In Reply to: Re: John Fiorillo's VIEWING JAPANESE PRINTS; COLOUR posted by James King on October 18, 2002 at 00:39:18:

James, I think I understand the basic point, but I think even with your outline it's not so clear cut as to eliminate the subjective. Color changes can occur, for example, as a result not only of exposure to light, but to acidity, or to chemicals. The colors you mention might be there but changed in hue - just as there are various shades of paper tones, so do the hues change with the paper. Therefore toning would have to be considered as a component of color condition. The other issue is what period you are discussing. Certainly the scale for fading would be broader for 18th century ukiyo-e than for mid-late 19th century, where even a little fading would mean a big drop in value. Basically, the point is that there are many overlapping factors that go under the term "color". To judge a print properly, there probably needs to be more factors assessed than the traditional holy trinity of color/impression/condition.

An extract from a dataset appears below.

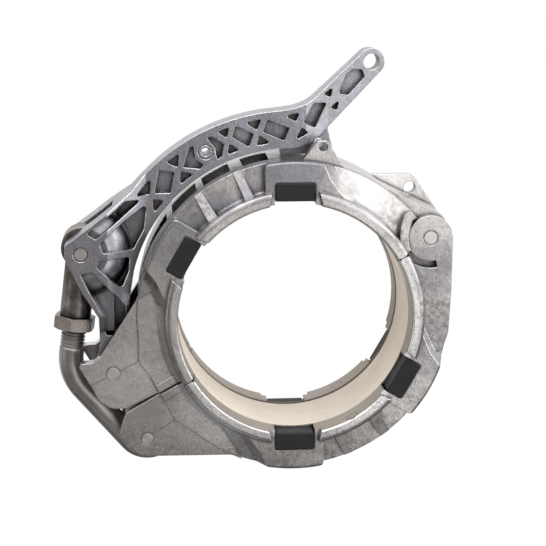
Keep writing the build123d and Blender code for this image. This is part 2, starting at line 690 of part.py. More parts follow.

But I am beginning to fade....









: My BASIC point is that there is no place on the web where the thorny issue of colour is adequately discussed. I don't think that a colour evaluation system on which everyone could agree could be established, but I do think an oustanding website such as VIEWING JAPANESE PRINTS could take a stab at offering and illustrating guidelines such as EXCELLENT: Colours are fresh and original; FINE: Colours are oustanding with perhaps a few of the fugitive colours (blue, yellow, purple) slightly down; VERY GOOD: Fugitive colours are markedly down; other colours are intact and bright; GOOD: marked fading of the fugitive colours or lack of brightness overall in colour values; POOR: Complete fading of most colours.

: I did not mean to be unappreciative of John Fiorillo's efforts: I was only offering a suggestion as to how the website could be improved. Overall, the writing on this website is so outstanding that the various elements should be placed into a major book. Would be extremely valuable in that format.

: : James, in an ideal world there would be a single standard for rating prints that everyone would follow. Unfortunately, in the world as we have it, about the best one can hope for is to know how a particular person or dealer rates prints, and how much his/her standards can be trusted. Sadly, the only way to do this at present is to see the print in person, as scans can be tricky. It does help to establish a knowledge of the subject for oneself though, and that's where J.F.'s site is of aid to the collector. I'm not sure it's realistic (or appreciative) to demand more of someone who's volunteered his time/energy for the joy of doing so. But perhaps if you had ideas on developing a rating system you could introduce them here and they could be modified and picked up by Fiorillo and others.

: : Fiorillo's article appears in Andon, which is the publication of a Society for the Japanese Arts. You need an introduction to become a member. Perhaps you might ask J.F. to introduce you if you have an interest.

: : : As someone who has only begun to collect recently, I would like to say how much useful information is contained on this outstanding website. However, I think MORE could be added on what constitutes poor, fair, good, very good, excellent and fine colour in the older prints. There seems to be a lot of confusion among dealers and auction houses on this point. For example, I have noticed that prints in which the yellows, blues and purples are decidedly down are often listed as having very good or excellent colour. I think that an article on this point could be added even though there are already three entries under FADING.
: : : I cannot find a proper reference on the web for the periodical in which Fiorillo's recent article on Eizan is published. Could John F. or someone else give me this reference. Thanks.